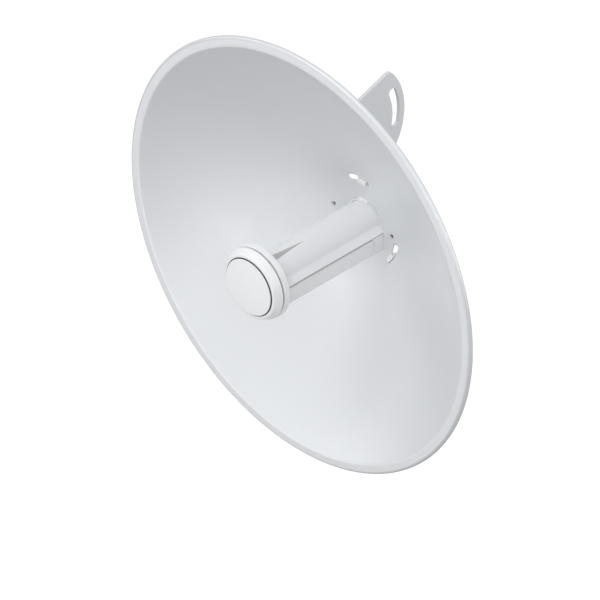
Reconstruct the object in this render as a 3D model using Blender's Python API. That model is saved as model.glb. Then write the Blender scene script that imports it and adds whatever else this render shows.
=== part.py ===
"""Outdoor wireless bridge: a plug-in radio feed in a 420 mm dish, with the bracket that carries the dish.

World frame, in metres: the origin is the middle of the bracket's pivot hole, on the plate's inner face.
+Z is up and the antenna looks along -Y. Pieces are drawn in the dish frame, whose origin is the centre
of the rim plane: x to the right seen from the front, y into the dish, z up.
"""
import math

import bmesh
import bpy
from mathutils import Matrix, Vector

MM = 0.001
GAP = 0.3 * MM                      # air left between pieces that touch

# Dish
RIM_RADIUS = 210 * MM
APERTURE_RADIUS = 200 * MM
RIM_FRONT = -1.2 * MM               # the rim's front plane, in the dish frame
BOWL_FLOOR = 80.5 * MM              # the bowl's deepest point, in the dish frame
DISH_SHEET = 1.4 * MM
BEAD_RADIUS = 2.8 * MM              # the rim is rolled back over this radius
BEAD_SWEEP = 150                    # degrees of roll
FOCAL_LENGTH = APERTURE_RADIUS ** 2 / (4 * (BOWL_FLOOR - RIM_FRONT))
LOCK_HOLE_SPACING = 72 * MM
LOCK_HOLE_RADIUS = 2.2 * MM

# Three keyhole slots in the dish take the hooks of the dish bracket
SLOT_CIRCLE = 43 * MM               # radius of the slots' centre line
SLOT_START = 112                    # degrees, anticlockwise from +x seen from the front
SLOT_STEP = 97                      # the wide mouth ends and the narrow tail starts here
SLOT_END = 79
SLOT_MOUTH = 6.5 * MM
SLOT_TAIL = 3.7 * MM
SLOT_TURNS = (0, -120, -237)

# Feed tube: a round top, a 45 degree facet on each shoulder and a box below
TUBE_RADIUS = 18.2 * MM
FACET_REACH = 20.95 * MM            # x + z along the shoulder facet
TUBE_HALF_WIDTH = 24 * MM
TUBE_BOTTOM = -23.2 * MM
TUBE_CORNER = 5 * MM
TUBE_WALL = 2 * MM
SEAM_HEIGHT = -3.05 * MM            # the two shells meet here
NECK_STEP = 2.5 * MM                # the lower shell steps in by this much where it enters the hub
TUBE_FRONT = -50 * MM
NECK_START = 68 * MM
TUBE_REAR = 100 * MM
THUMB_GROOVE = (-1 * MM, 7 * MM)    # from x to x at the cap, tapering to a point on top of the tube
THUMB_GROOVE_START = -40 * MM
THUMB_GROOVE_TIP = (3.6 * MM, 1 * MM)
THUMB_GROOVE_FLOOR = 16.9 * MM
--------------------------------
WORK REQUIRED: Return exactly the leading lines of the listing, stopping after the line in which "from mathutils import Matrix, Vector" occurs.

TASK OUTPUT:
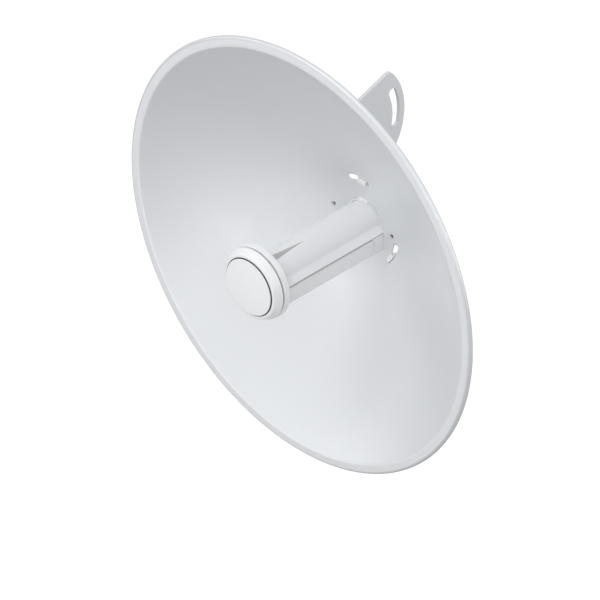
Reconstruct the object in this render as a 3D model using Blender's Python API. That model is saved as model.glb. Then write the Blender scene script that imports it and adds whatever else this render shows.
=== part.py ===
"""Outdoor wireless bridge: a plug-in radio feed in a 420 mm dish, with the bracket that carries the dish.

World frame, in metres: the origin is the middle of the bracket's pivot hole, on the plate's inner face.
+Z is up and the antenna looks along -Y. Pieces are drawn in the dish frame, whose origin is the centre
of the rim plane: x to the right seen from the front, y into the dish, z up.
"""
import math

import bmesh
import bpy
from mathutils import Matrix, Vector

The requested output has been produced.